Aber woher kommt dieses zwiespältige Gefühl? Der Grund ist eben, dass Osama bin Laden schon lange nicht mehr als der brandgefährliche Weltfeind Nummer 1 angesehen wurde, ja nicht einmal mehr als der Alte vom Berg, sondern eher als der Alte hinterm Berg.

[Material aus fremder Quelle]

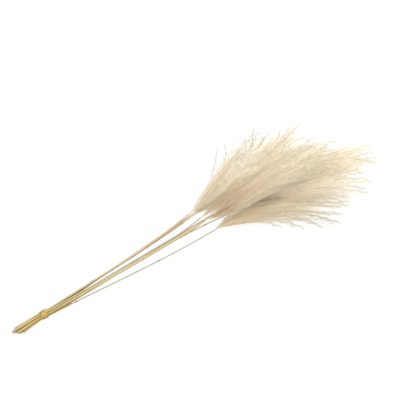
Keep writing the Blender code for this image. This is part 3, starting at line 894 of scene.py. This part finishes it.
def hair_along(stem, line, random):
    """How thick a raceme's hairs are, also at its tip, and how much more they stand off at its foot."""
    centre = np.array(stem.tip) * MM
    level = unit(centre - line[0])
    side = unit(np.cross(UP, level))
    share = np.dot(line[-1] - centre, side) / (stem.fan[0] * MM)
    along, tip, more_to_left = stem.fluff
    along = along * random.uniform(*BODY_RANGE) * (1 - max(0.0, stem.edge * min(1.0, share)))
    tip = float(np.clip(tip + more_to_left * share, LEAST_TIP, 1))
    return along, tip, stem.foot * max(0.0, share)


def stray_path(stem, stray):
    """A stray's middle: a plain curve from the rachis to its given end."""
    root = rachis_point(stem, stray.root)
    end = np.array(stray.end) * MM
    length = np.linalg.norm(end - root)
    arrive = head_direction(stray)
    leave = unit(head_direction(stem) + ROOT_ANGLE * unit(end - root))
    s = np.linspace(0, 1, LINE_POINTS)[:, None]
    return hermite(s, root, leave * length, end, arrive * length)


def make_plume(number, stem, paths, husk_surface):
    random = np.random.default_rng(LOOK_SEED + number)
    all_paths = np.concatenate([paths, between_paths(paths, random), beside_paths(paths, random)])
    lines = [crinkled(smooth_line(path, LINE_POINTS), 1.0, random) for path in all_paths]
    chaff, silk = Shell(), Shell()
    rachis = np.array([rachis_point(stem, share) for share in np.linspace(0, 1, RACHIS_POINTS)])
    rings = tube_corners(rachis, np.linspace(*RACHIS_RADIUS, RACHIS_POINTS), RACHIS_SIDES)
    chaff.add_rings(rings, (0, 1), (0, 0.1), turned=True)
    racemes = [(line, hair_along(stem, line, random), k < len(paths)) for k, line in enumerate(lines)]
    for stray in STRAYS:
        if stray.plume == number:
            line = crinkled(stray_path(stem, stray), stray.crinkle, random)
            racemes.append((line, (*stray.fluff, 0.0), True))
    for line, fluff, with_husks in racemes:
        add_stalk(chaff, line, random)
        husks = add_husks(chaff, line, with_husks, random)
        if with_husks:
            add_awns(chaff, husks, random)
        add_hairs(silk, husks, *fluff, random)
    chaff.piece(f"husks_{number}", husk_surface, [f"plume_{number}"], "silk")
    silk.piece(f"hairs_{number}", hair_material(number, stem), [f"plume_{number}"], "silk")


# The materials


class Nodes:
    """Short calls to build a material's nodes."""

    def __init__(self, name):
        self.material = bpy.data.materials.new(name)
        self.material.use_nodes = True
        self.tree = self.material.node_tree
        self.shader = self.tree.nodes["Principled BSDF"]
        self.output = self.tree.nodes["Material Output"]

    def feed(self, value, socket):
        """Links a socket to another one, or gives it a colour or a number."""
        if isinstance(value, bpy.types.NodeSocket):
            self.tree.links.new(value, socket)
        else:
            socket.default_value = (*value, 1) if isinstance(value, tuple) else value

    def add(self, kind, *first, **settings):
        """A new node with what goes into its first sockets. Its settings and other sockets go by name."""
        node = self.tree.nodes.new(kind)
        for value, socket in zip(first, node.inputs):
            self.feed(value, socket)
        for key, value in settings.items():
            if key in node.inputs:
                self.feed(value, node.inputs[key])
            else:
                setattr(node, key, value)
        return node

    def map_axes(self):
        """The place on the paint map, and its two parts apart."""
        place = self.add("ShaderNodeUVMap", uv_map=PAINT_MAP).outputs["UV"]
        split = self.add("ShaderNodeSeparateXYZ", place)
        return place, split.outputs[0], split.outputs[1]

    def set(self, **values):
        """Feeds the shader's own sockets, named with underscores for their spaces."""
        for name, value in values.items():
            self.feed(value, self.shader.inputs[name.replace("_", " ")])

    def ramp(self, source, stops):
        node = self.add("ShaderNodeValToRGB", source)
        elements = node.color_ramp.elements
        while len(elements) < len(stops):
            elements.new(0.5)
        for element, (place, colour) in zip(elements, stops):
            element.position = place
            element.color = (*colour, 1)
        return node.outputs[0]

    def noise(self, vector, scale, detail=2.0, stretch=(1, 1, 1)):
        mapping = self.add("ShaderNodeMapping", vector)
        mapping.inputs["Scale"].default_value = stretch
        node = self.add("ShaderNodeTexNoise", mapping.outputs[0], Scale=scale, Detail=detail)
        return node.outputs["Fac"]

    def between(self, source, low, high, to_low, to_high):
        """Turns low into to_low and high into to_high, and evenly between them."""
        return self.add("ShaderNodeMapRange", source, low, high, to_low, to_high).outputs[0]

    def mix(self, first, second, factor, blend="MIX"):
        node = self.add("ShaderNodeMix", data_type="RGBA", blend_type=blend)
        for value, place in ((factor, 0), (first, 6), (second, 7)):
            self.feed(value, node.inputs[place])
        return node.outputs[2]

    def times(self, first, second):
        return self.add("ShaderNodeMath", first, second, operation="MULTIPLY").outputs[0]

    def bump(self, height, strength, distance):
        node = self.add("ShaderNodeBump", Strength=strength, Distance=distance, Height=height)
        self.set(Normal=node.outputs[0])


def on_straw_ramp(mm):
    """Where an x in millimetres lies on the ramp of a culm's colours."""
    start, end = STRAW_RAMP
    return (mm * MM - start) / (end - start)


def straw_material(number, stem):
    """Dry sheaths, streaked along the culm, with a greyer bare culm above them, dark joints and pale pith."""
    made = Nodes(f"straw_{number}")
    grain = made.add("ShaderNodeAttribute", attribute_name="grain").outputs["Vector"]
    x = made.add("ShaderNodeSeparateXYZ", grain).outputs[2]
    _, _, place = made.map_axes()
    sheath_end = on_straw_ramp(stem.sheath_end)
    stops = [
        (0.0, (0.21, 0.165, 0.09)),
        (on_straw_ramp(9 - stem.butt), (0.27, 0.18, 0.045)),
        (on_straw_ramp(-22), (0.31, 0.205, 0.055)),
        (on_straw_ramp(10), (0.31, 0.23, 0.085)),
        (on_straw_ramp(70), (0.33, 0.275, 0.145)),
        (sheath_end - 0.02, (0.36, 0.295, 0.175)),
        (sheath_end + 0.01, stem.bare),
        (1.0, stem.bare),
    ]
    base = made.ramp(made.between(x, *STRAW_RAMP, 0, 1), stops)
    streaks = made.noise(grain, scale=3.2, detail=4.0, stretch=(1, 1, 9))
    patches = made.noise(grain, scale=1.0, detail=2.0, stretch=(0.5, 0.5, 30))
    colour = made.mix(base, (0.28, 0.21, 0.09), made.between(streaks, 0.5, 0.75, 0, 0.4))
    colour = made.mix(colour, (0.50, 0.42, 0.25), made.between(patches, 0.52, 0.75, 0, 0.4))
    core, end = MARK_REACH
    for joint in stem.joints:
        near = made.between(x, (joint - end) * MM, (joint - core) * MM, 0, 1)
        far = made.between(x, (joint + core) * MM, (joint + end) * MM, 1, 0)
        shade = 0.5 if joint > stem.sheath_end else 0.25
        colour = made.mix(colour, (0.13, 0.11, 0.05), made.between(made.times(near, far), 0, 1, 0, shade))
    pith_stops = [
        (0.0, (0.50, 0.45, 0.34)),
        (0.013, (0.44, 0.38, 0.27)),
        (0.016, (0.24, 0.19, 0.11)),
        (0.021, (0.24, 0.19, 0.11)),
    ]
    colour = made.mix(made.ramp(place, pith_stops), colour, made.between(place, 0.018, 0.022, 0, 1))
    roughness = made.between(streaks, 0.3, 0.7, 0.38, 0.6)
    made.set(Base_Color=colour, Roughness=roughness, Specular_IOR_Level=0.4)
    made.set(Emission_Color=colour, Emission_Strength=STRAW_INNER_LIGHT)
    made.bump(made.noise(grain, scale=9.0, detail=3.0, stretch=(1, 1, 3)), 0.35, 0.15 * MM)
    return made.material


def raffia_material():
    """Dry raffia: fibres along each strand, with deeper yellow patches."""
    made = Nodes("raffia")
    place, _, _ = made.map_axes()
    fibres = made.noise(place, scale=9.0, detail=4.0, stretch=(40, 1, 1))
    patches = made.noise(place, scale=5.0, detail=2.0, stretch=(4, 2, 1))
    stops = [(0.3, (0.22, 0.13, 0.03)), (0.5, (0.40, 0.27, 0.07)), (0.7, (0.54, 0.39, 0.13))]
    colour = made.ramp(fibres, stops)
    colour = made.mix(colour, (0.46, 0.31, 0.06), made.between(patches, 0.45, 0.7, 0, 0.6))
    made.set(Base_Color=colour, Roughness=made.between(fibres, 0.3, 0.7, 0.6, 0.42))
    made.bump(fibres, 0.5, 0.2 * MM)
    return made.material


def husk_material():
    """Husks and stalks: straw-coloured, with dark spots that thicken towards the tip of the raceme."""
    made = Nodes("husks")
    place, along, _ = made.map_axes()
    stops = [
        (0.0, (0.50, 0.43, 0.31)),
        (0.25, (0.64, 0.54, 0.37)),
        (0.6, (0.58, 0.50, 0.34)),
        (1.0, (0.44, 0.40, 0.27)),
    ]
    spots = made.noise(place, scale=40.0)
    spotted = made.times(made.between(spots, 0.5, 0.6, 0, 0.9), made.between(along, 0.35, 0.8, 0.1, 1))
    colour = made.mix(made.ramp(along, stops), (0.15, 0.14, 0.07), spotted)
    made.set(Base_Color=colour, Roughness=0.5)
    return made.material


def hair_material(number, stem):
    """Silky hairs: ivory towards the raceme's tip and darker towards its foot. Light passes through them."""
    made = Nodes(f"silk_hairs_{number}")
    place, along, _ = made.map_axes()
    # The foot colour stem.deep holds painted shade for the crevice under the upper plumes, darkest for plumes
    # 6 and 8, and it is held up to 0.13 along the raceme.
    stops = [
        (0.0, stem.deep),
        (0.13, stem.deep),
        (0.3, (0.71, 0.627, 0.50)),
        (0.4, (0.745, 0.672, 0.555)),
        (0.7, (0.83, 0.772, 0.665)),
        (1.0, (0.89, 0.855, 0.765)),
    ]
    # The plume's tint is partly painted light and shade: plumes 1, 2, 3 and 8 are made lighter, plumes 4 to 7
    # darker.
    colour = made.mix(made.ramp(along, stops), stem.shade, 1.0, "MULTIPLY")
    tufts = made.noise(place, scale=60.0)
    colour = made.mix(colour, (0.80, 0.74, 0.64), made.between(tufts, 0.45, 0.7, 0, 0.8), "MULTIPLY")
    made.set(Base_Color=colour, Roughness=0.55, Specular_IOR_Level=0.3)
    made.set(Emission_Color=colour, Emission_Strength=INNER_LIGHT)
    through = made.add("ShaderNodeBsdfTranslucent", colour).outputs[0]
    both = made.add("ShaderNodeMixShader", 0.5, made.shader.outputs[0], through).outputs[0]
    made.feed(both, made.output.inputs["Surface"])
    return made.material


# The stage


def make_floor():
    bpy.ops.mesh.primitive_plane_add(size=FLOOR_SIZE, location=(0, 0, 0))
    floor = bpy.context.object
    floor.name = "floor"
    made = Nodes("floor")
    made.set(Base_Color=FLOOR_COLOUR, Roughness=0.9, Specular_IOR_Level=0.0)
    made.set(Emission_Color=(1.0, 1.0, 1.0), Emission_Strength=FLOOR_GLOW)
    floor.data.materials.append(made.material)


def make_light():
    """A white sky, and one round softbox that faces the middle of the bundle."""
    world = bpy.data.worlds.new("studio")
    world.use_nodes = True
    sky = world.node_tree.nodes["Background"]
    sky.inputs["Color"].default_value = (1.0, 1.0, 1.0, 1)
    sky.inputs["Strength"].default_value = SKY_STRENGTH
    bpy.context.scene.world = world
    lamp = bpy.data.lights.new("softbox", "AREA")
    lamp.shape = "DISK"
    lamp.size = SOFTBOX_SIZE
    lamp.energy = SOFTBOX_POWER
    thing = put_in_scene("softbox", lamp)
    thing.location = SOFTBOX_PLACE
    thing.rotation_euler = (-Vector(SOFTBOX_PLACE)).to_track_quat("-Z", "Y").to_euler()
    bpy.context.scene.view_settings.view_transform = "Standard"


def make_camera():
    right = unit(np.array(VIEW_RIGHT))
    forward = np.array([-right[1], right[0], 0.0])
    back = -forward * math.cos(VIEW_RISE) + UP * math.sin(VIEW_RISE)
    up = np.cross(back, right)
    middle = np.array(VIEW_MIDDLE) * MM + TIE_PLACE
    camera = bpy.data.cameras.new("camera")
    camera.sensor_width = SENSOR
    camera.lens = SENSOR * VIEW_DISTANCE / (FRAME_MM * MM)
    camera.clip_end = CLIP_END
    thing = put_in_scene("camera", camera)
    turn = Matrix((right, up, back)).transposed().to_4x4()
    thing.matrix_world = Matrix.Translation(Vector(middle + back * VIEW_DISTANCE)) @ turn
    bpy.context.scene.camera = thing


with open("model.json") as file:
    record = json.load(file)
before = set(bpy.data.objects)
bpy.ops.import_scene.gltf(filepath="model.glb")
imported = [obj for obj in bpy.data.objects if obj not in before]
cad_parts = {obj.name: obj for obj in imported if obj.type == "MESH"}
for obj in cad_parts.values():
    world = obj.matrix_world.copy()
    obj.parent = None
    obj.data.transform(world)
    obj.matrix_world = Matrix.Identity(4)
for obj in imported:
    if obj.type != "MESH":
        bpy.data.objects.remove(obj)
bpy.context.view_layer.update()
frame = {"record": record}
TIE_PLACE = np.array(frame["record"]["mounts"][0]["pos_m"])

make_camera()
make_floor()
make_light()
husk_surface = husk_material()
paths, plumes = all_racemes()
paths = settle(paths, plumes)
for number, stem in enumerate(STEMS):
    make_culm(number + 1, stem)
    make_plume(number + 1, stem, paths[plumes == number], husk_surface)
make_tie()

bpy.context.view_layer.update()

Als Faszinosum hatte er ausgedient. Aber als er noch Faszinosum war, was war das eigentlich, das uns an dieser Figur auch elektrisiert hat? Womöglich war das weniger die Faszination des Bösen, diese Angstlust, mit der man elementare Gewalt – wie die des 11. September – auch zu betrachten pflegt. Womöglich war bin Laden auch so eine Figur, die uns zeitweilig so interessant vorkam, weil er auf so unbegreifliche Weise anders war, in einer Zeit, in der alles immer ähnlicher wird. Er war die Gegenfigur zur Ausbreitung der globalen Moderne, das letzte Außen. Und ein wenig sah man auf ihn wie auf den Yogi oder den Guru, der eine ganz andere Logik oder noch besser, der gar keine Logik verkörperte in einer Welt voller Logik. Er war, als einer, der sich im Schneidersitz in die Höhle setzt und wirres Zeug murmelt, auch eine existenzialistische Verstörung.